Starting with release 0.96.9, you can load TorchScript modules and functions that have been either traced or scripted in Pytorch. It is, however, not yet possible to create a TorchScript module from scratch using TorchSharp.
The use of TorchScript is described in a separate article: [TorchScript](./TorchScript)
Starting with version 0.99.4, it is possible to export optimizer state in PyTorch and load it in TorchSharp (but not the other way around). In order to make this work, you need to take great care to make sure that the optimizer loading the state in TorchSharp is created the exact same way as the original optimizer in PyTorch.
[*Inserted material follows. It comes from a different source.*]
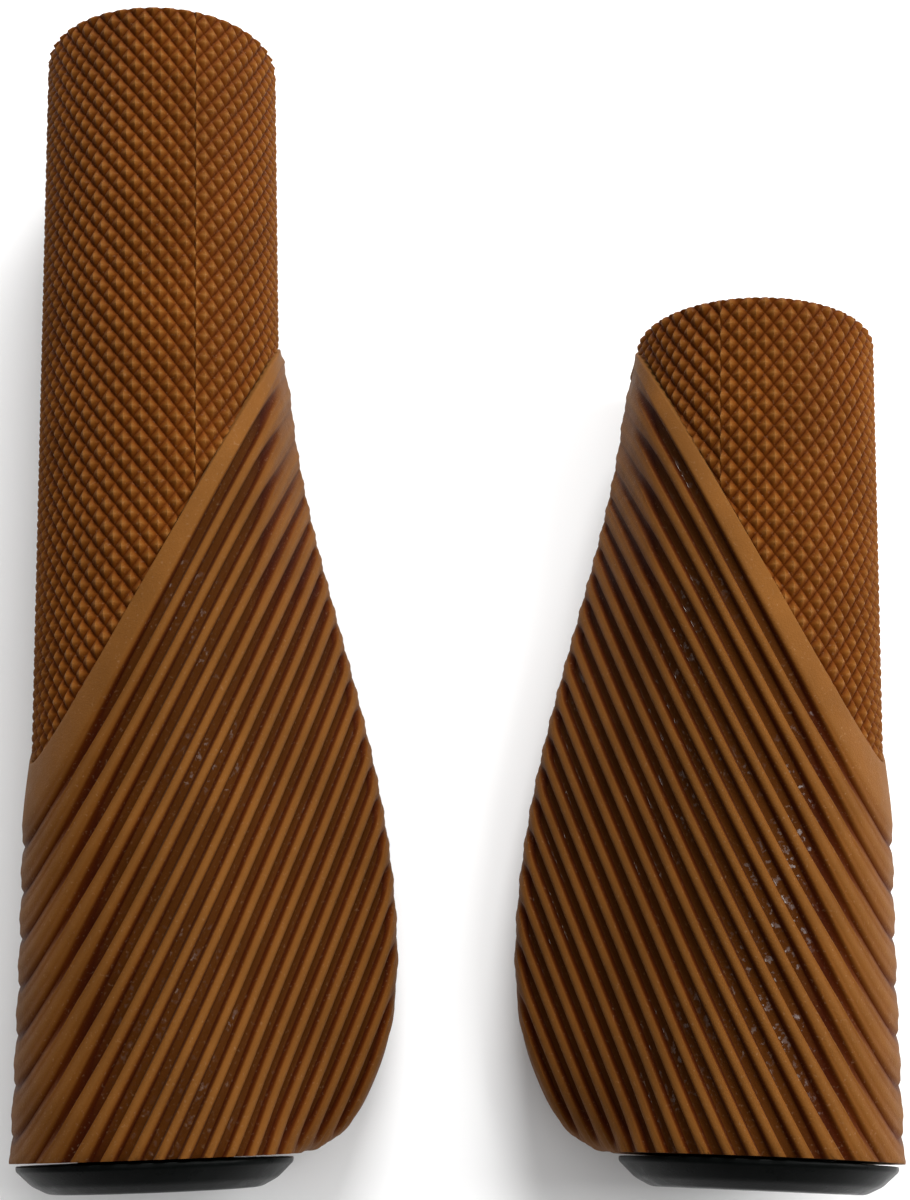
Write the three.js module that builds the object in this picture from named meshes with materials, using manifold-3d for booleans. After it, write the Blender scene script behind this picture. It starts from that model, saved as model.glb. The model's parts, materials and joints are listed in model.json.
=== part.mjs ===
// A pair of ergonomic bicycle handlebar grips: a long one for the left hand and a short one, which
// leaves room for a twist shifter, for the right hand. Each grip is a rigid core that slides over the
// bar, a knurled rubber sleeve, a rubber palm rest with a wing, and an end plug.
// Millimetres, +Z up. The pair lies on a flat surface with its outboard ends towards -Y.
//
// Each grip is built in its own frame: the bar's axis is +Y from the plug's outer face inwards, the
// wing points to +X and the mould seam is on +Z. Angles round the axis are 0 at the wing.
import * as THREE from "three";
import { mergeVertices } from "three/addons/utils/BufferGeometryUtils.js";
import Module from "manifold-3d";

const wasm = await Module();
wasm.setup();

// Driving dimensions
const LONG_LENGTH = 135.5;
const SHORT_LENGTH = 98;
const BAR_R = 11.1;
const BARREL_R = 14.2;
const WING_REACH = 26.5;
const GAP = 0.3;

// End plug
const HEAD_HEIGHT = 3;
const HEAD_BACK_R = 14.8;
const HEAD_FACE_R = 13.1;
const HEAD_EDGE = 0.5;
const STEM_R = 8.3;
const STEM_HOLLOW_R = 6.3;
const STEM_LENGTH = 18;
const BARB_COUNT = 3;
const BARB_HEIGHT = 0.9;
const SLOT_WIDTH = 2;

// Core
const CORE_CLEARANCE = 0.1;
const CORE_R = 12.3;
const PLATE_THICKNESS = 2.4;
const PLATE_INSET = 5;
const PLATE_START = 9;
const PLATE_END = 76;

// Palm rest
const REST_R = 15.05;
const REST_FLARE = 0.6;
const FLARE_LENGTH = 35;
const RIM_R = 5.5;
const WING_PEAK = 26;
const WING_END = 97;
const WING_BASE = 15.2;
const TAPER_POWER = 1.85;
const CORNER_BASE = 15.2;
const FINGER_HOLLOW = 2;

// The palm rest's inboard edge, a slanted ring round the barrel
const EDGE_MIDDLE = 72.3;
const EDGE_SLANT = 26.3;
const EDGE_BOW = 2.7;
const EDGE_LIMIT = SHORT_LENGTH - 1.2;

// How the pair lies
const SPACING = 64.4;
const LEFT_SPLAY = 2;
const RIGHT_SPLAY = -2.4;
const RIGHT_TILT = -1.5;
const ROLL = Math.atan((REST_R - RIM_R) / (WING_REACH - RIM_R));

// Mesh steps
const ROUND_STEPS = 48;
const REST_ROUND_STEPS = 60;
const REST_RINGS = 20;
const REST_RING_POWER = 1.8;
const RIM_CROWDING = 0.5;

const REST_START = HEAD_HEIGHT + GAP;
const BORE_R = BAR_R + CORE_CLEARANCE;
const SLEEVE_BORE_R = CORE_R + GAP;

// ---------------------------------------------------------------- shape of the palm rest

// Half width of the resting palm rest on the wing side, at y along the axis.
function wingWidth(y) {
  if (y < WING_PEAK) {
    const x = Math.min(1, (WING_PEAK - y) / (WING_PEAK - REST_START));
    return CORNER_BASE + (WING_REACH - CORNER_BASE) * Math.sqrt(1 - x * x);
  }
  const x = Math.min(1, (y - WING_PEAK) / (WING_END - WING_PEAK));
  return WING_BASE + (WING_REACH - WING_BASE) * Math.cos((x * Math.PI) / 2) ** TAPER_POWER;
}

// Distance of the rim's own centre from the axis, at y.
function rimCentre(y) {
  return (wingWidth(y) - RIM_R) / Math.cos(ROLL);
}

// Radius of the round part of the palm rest, which flares a little at the outboard end.
function roundRadius(y) {
  return REST_R + REST_FLARE * Math.max(0, 1 - y / FLARE_LENGTH) ** 2;
}

// Distance from the axis to the palm rest's skin at y and angle: the outline round two circles, the
// barrel's and the rim's, with a shallow hollow for the fingers underneath.
function restRadius(y, angle) {
  const round = roundRadius(y);
  const centre = rimCentre(y);
  const a = Math.abs(angle);
  if (centre <= round - RIM_R) return round;
  const tangent = Math.acos((round - RIM_R) / centre);
  const rimEdge = Math.atan2(RIM_R * Math.sin(tangent), centre + RIM_R * Math.cos(tangent));
  if (a >= tangent) return round;
  if (a <= rimEdge) return centre * Math.cos(a) + Math.sqrt(RIM_R ** 2 - (centre * Math.sin(a)) ** 2);
  const across = (a - rimEdge) / (tangent - rimEdge);
  const reach = (centre + RIM_R - round) / (WING_REACH - round);
  const hollow = angle < 0 ? FINGER_HOLLOW * reach * Math.sin(Math.PI * across) ** 2 : 0;
  return round / Math.cos(a - tangent) - hollow;
}

// Where the palm rest ends and the knurled sleeve begins, at an angle.
function restEdge(angle) {
  const slanted = EDGE_MIDDLE + EDGE_SLANT * Math.cos(angle) + EDGE_BOW * Math.sin(angle) ** 2;
  return Math.min(slanted, EDGE_LIMIT);
}

// ---------------------------------------------------------------- solids

function toSolid(geometry) {
  const bare = geometry.clone();
  bare.deleteAttribute("normal");
  bare.deleteAttribute("uv");
  const merged = mergeVertices(bare, 1e-4);
  return new wasm.Manifold(
    new wasm.Mesh({
      numProp: 3,
      vertProperties: new Float32Array(merged.attributes.position.array),
      triVerts: new Uint32Array(merged.index.array),
    }),
  );
}

function toGeometry(solid) {
  const { vertProperties, triVerts } = solid.getMesh();
  const geometry = new THREE.BufferGeometry();
  geometry.setAttribute("position", new THREE.BufferAttribute(vertProperties, 3));
  geometry.setIndex(new THREE.BufferAttribute(triVerts, 1));
  geometry.computeVertexNormals();
  return geometry;
}

// A tube between rings of points. The rings run once round the wall's section, each ring is a list
// of points round the axis, and the last ring joins the first.
function ringSolid(rings) {
  const around = rings[0].length;
  const index = [];
  for (let ring = 0; ring < rings.length; ring += 1) {
    const next = (ring + 1) % rings.length;
    for (let i = 0; i < around; i += 1) {
      const j = (i + 1) % around;
      const [a, b, c, d] = [ring * around + i, ring * around + j, next * around + j, next * around + i];
      index.push(a, d, c, a, c, b);
    }
  }
  const geometry = new THREE.BufferGeometry();
  geometry.setAttribute("position", new THREE.Float32BufferAttribute(rings.flat(2), 3));
  geometry.setIndex(index);
  return geometry;
}

// A ring of points: yAt and radiusAt give its place and size at each angle.
function ring(angles, yAt, radiusAt) {
  return angles.map((angle) => {
    const y = yAt(angle);
    const r = radiusAt(angle, y);
    return [r * Math.cos(angle), y, r * Math.sin(angle)];
  });
}

// Angles round the palm rest, crowded towards the rim of the wing.
function restAngles() {
  return Array.from({ length: REST_ROUND_STEPS }, (_, i) => {
    const turn = (2 * Math.PI * i) / REST_ROUND_STEPS - Math.PI;
    return turn - RIM_CROWDING * Math.sin(turn);
  });
}

function palmRest() {
  const angles = restAngles();
  const bore = () => SLEEVE_BORE_R;
  const rings = [ring(angles, () => REST_START, bore)];
  for (let k = 0; k <= REST_RINGS; k += 1) {
    const part = (k / REST_RINGS) ** REST_RING_POWER;
    const yAt = (angle) => REST_START + (restEdge(angle) - REST_START) * part;
    rings.push(ring(angles, yAt, (angle, y) => restRadius(y, angle)));
  }
  rings.push(ring(angles, restEdge, bore));
  return toGeometry(toSolid(ringSolid(rings)).subtract(toSolid(wingPlate(GAP))));
}

function knurledSleeve(length) {
  const angles = restAngles();
  const edge = (angle) => restEdge(angle) + GAP;
  const end = () => length;
  const bore = () => SLEEVE_BORE_R;
  const skin = () => BARREL_R;
  return ringSolid([
    ring(angles, edge, bore),
    ring(angles, edge, skin),
    ring(angles, end, skin),
    ring(angles, end, bore),
  ]);
}

// The core's stiff plate inside the wing, made larger all round by spare.
function wingPlate(spare) {
  const steps = 12;
  const outline = new THREE.Shape();
  outline.moveTo(BORE_R + CORE_CLEARANCE, PLATE_START - spare);
  for (let i = 0; i <= steps; i += 1) {
    const y = PLATE_START - spare + ((PLATE_END - PLATE_START + 2 * spare) * i) / steps;
    outline.lineTo(rimCentre(y) + RIM_R - PLATE_INSET + spare, y);
  }
  outline.lineTo(BORE_R + CORE_CLEARANCE, PLATE_END + spare);
  const depth = PLATE_THICKNESS + 2 * spare;
  return new THREE.ExtrudeGeometry(outline, { depth, bevelEnabled: false }).translate(0, 0, -depth / 2);
}

function core(length) {
  const wall = [
    new THREE.Vector2(BORE_R, REST_START),
    new THREE.Vector2(CORE_R, REST_START),
    new THREE.Vector2(CORE_R, length),
    new THREE.Vector2(BORE_R, length),
    new THREE.Vector2(BORE_R, REST_START),
  ];
  const tube = toSolid(new THREE.LatheGeometry(wall, ROUND_STEPS));
  return toGeometry(tube.add(toSolid(wingPlate(0))));
}

// The plug's outline from its outer face, over the tapered head and along the barbed stem.
function plugProfile() {
  const points = [
    new THREE.Vector2(0, 0),
    new THREE.Vector2(HEAD_FACE_R - HEAD_EDGE, 0),
    new THREE.Vector2(HEAD_FACE_R, HEAD_EDGE),
    new THREE.Vector2(HEAD_BACK_R, HEAD_HEIGHT),
    new THREE.Vector2(STEM_R, HEAD_HEIGHT),
  ];
  const pitch = STEM_LENGTH / (BARB_COUNT + 1);
  for (let i = 1; i <= BARB_COUNT; i += 1) {
    const y = HEAD_HEIGHT + i * pitch;
    points.push(new THREE.Vector2(STEM_R, y));
    points.push(new THREE.Vector2(STEM_R + BARB_HEIGHT, y));
    points.push(new THREE.Vector2(STEM_R, y + pitch / 2));
  }
  points.push(new THREE.Vector2(STEM_R, HEAD_HEIGHT + STEM_LENGTH));
  points.push(new THREE.Vector2(STEM_HOLLOW_R, HEAD_HEIGHT + STEM_LENGTH));
  points.push(new THREE.Vector2(STEM_HOLLOW_R, HEAD_HEIGHT));
  points.push(new THREE.Vector2(0, HEAD_HEIGHT));
  return points;
}

function endPlug() {
  const slotLength = STEM_LENGTH * 0.75;
  const middle = HEAD_HEIGHT + STEM_LENGTH - slotLength / 2 + GAP;
  const wide = new THREE.BoxGeometry(4 * STEM_R, slotLength, SLOT_WIDTH).translate(0, middle, 0);
  const deep = new THREE.BoxGeometry(SLOT_WIDTH, slotLength, 4 * STEM_R).translate(0, middle, 0);
  const body = toSolid(new THREE.LatheGeometry(plugProfile(), ROUND_STEPS));
  return toGeometry(body.subtract(toSolid(wide)).subtract(toSolid(deep)));
}

// ---------------------------------------------------------------- assembly

const RUBBER = new THREE.MeshStandardMaterial({ color: 0x8a4f24, roughness: 0.65, metalness: 0 });
const CORE_PLASTIC = new THREE.MeshStandardMaterial({ color: 0x1b1c1e, roughness: 0.5, metalness: 0 });
const PLUG_PLASTIC = new THREE.MeshStandardMaterial({ color: 0x14181b, roughness: 0.35, metalness: 0 });

function piece(name, geometry, material) {
  const mesh = new THREE.Mesh(geometry, material);
  mesh.name = name;
  return mesh;
}

function degrees(angle) {
  return (angle * Math.PI) / 180;
}

// side is 1 with the wing towards +X and -1 for the mirrored grip, and the grip rests on the surface.
function grip(name, length, side, splay, tilt) {
  const own = new THREE.Group();
  own.scale.x = side;
  own.add(piece(`${name}_core`, core(length), CORE_PLASTIC));
  own.add(piece(`${name}_knurled_sleeve`, knurledSleeve(length), RUBBER));
  own.add(piece(`${name}_palm_rest`, palmRest(), RUBBER));
  own.add(piece(`${name}_end_plug`, endPlug(), PLUG_PLASTIC));
  const laid = new THREE.Group();
  laid.rotation.set(degrees(tilt), side * ROLL, degrees(splay), "ZXY");
  laid.position.x = (-side * SPACING) / 2;
  laid.add(own);
  laid.position.z = -new THREE.Box3().setFromObject(laid, true).min.z;
  return laid;
}

const group = new THREE.Group();
group.add(grip("left", LONG_LENGTH, 1, LEFT_SPLAY, 0));
group.add(grip("right", SHORT_LENGTH, -1, RIGHT_SPLAY, RIGHT_TILT));
const box = new THREE.Box3().setFromObject(group, true);
group.position.x = -(box.min.x + box.max.x) / 2;
group.position.y = -(box.min.y + box.max.y) / 2;

export default group;
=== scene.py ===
"""The looks of a pair of ergonomic bicycle handlebar grips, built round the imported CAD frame.

A long grip for the left hand and a short one for the right hand lie on a pale surface. Each has a
rigid core, a knurled rubber sleeve, a ribbed rubber palm rest with a wing, and an end plug.
Everything is in metres, in the frame of the CAD model.

Each grip is shaped in its own frame as arrays of points and then laid where its mounts say: y runs
along the bar's axis from the plug's outer face, the wing points to +x and the sleeve's two mould
seams are on +z and -z. Angles round the axis are 0 at the wing.
"""

import json
import math

import bmesh
import bpy
import numpy as np
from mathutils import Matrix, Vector


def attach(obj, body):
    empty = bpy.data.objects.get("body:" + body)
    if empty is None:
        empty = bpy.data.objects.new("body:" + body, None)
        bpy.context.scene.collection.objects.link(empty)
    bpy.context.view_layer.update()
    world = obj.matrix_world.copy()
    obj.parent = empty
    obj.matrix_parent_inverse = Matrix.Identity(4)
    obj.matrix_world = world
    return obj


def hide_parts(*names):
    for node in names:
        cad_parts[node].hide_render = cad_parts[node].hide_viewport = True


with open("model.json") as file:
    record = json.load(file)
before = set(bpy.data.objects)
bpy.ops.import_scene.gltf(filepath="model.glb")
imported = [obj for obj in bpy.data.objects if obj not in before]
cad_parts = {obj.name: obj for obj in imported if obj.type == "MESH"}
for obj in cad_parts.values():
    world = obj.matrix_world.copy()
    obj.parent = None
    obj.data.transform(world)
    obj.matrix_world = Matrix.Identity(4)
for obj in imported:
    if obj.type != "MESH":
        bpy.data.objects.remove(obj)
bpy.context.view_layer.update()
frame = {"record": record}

MM = 0.001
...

This means that the same parameters are passed to the constructor, in the same order, that all parameter groups are created in the same order, and with the exact same parameters. Anything else will result in a runtime error (at best) or corrupt data (at worst).
The ‘exportsd.py’ file used to export model data, i.e. weights and buffers, is also used to export optimizer state. Each supported optimizer has a `save_xxx(optimizer,stream)` function that takes a specific optimizer kind and saves its state.
These functions are:
save_sgd(optim, stream)
save_adadelta(optim, stream)
save_adagrad(optim, stream)
save_adam(optim, stream)
save_adamax(optim, stream)
save_adamw(optim, stream)
save_asgd(optim, stream)
save_nadam(optim, stream)
save_radam(optim, stream)
save_rprop(optim, stream)
save_rmsprop(optim, stream)
An example of how to use these:
optim = torch.optim.Adam(lin1.parameters(), lr=0.001, betas=(0.8, 0.9))
optim.add_param_group({'params': lin2.parameters(), 'lr': 0.01, 'betas' : (0.7, 0.79), 'amsgrad': True})
[...]
f = open("adam_state.dat", "wb")
exportsd.save_adam(optim, f)
f.close()
var pgs = new Adam.ParamGroup[] {new (lin1.parameters()), new (lin2.parameters())};
var optimizer = torch.optim.Adam(pgs, 0.00004f);
optimizer.load_state_dict("adam_state.dat");
Note that there is no support for saving or loading state for LBFGS optimizers, which are implemented entirely in native code. It is possible that a future managed code implementation of LBFGS will be done, in which case we will add support for state sharing.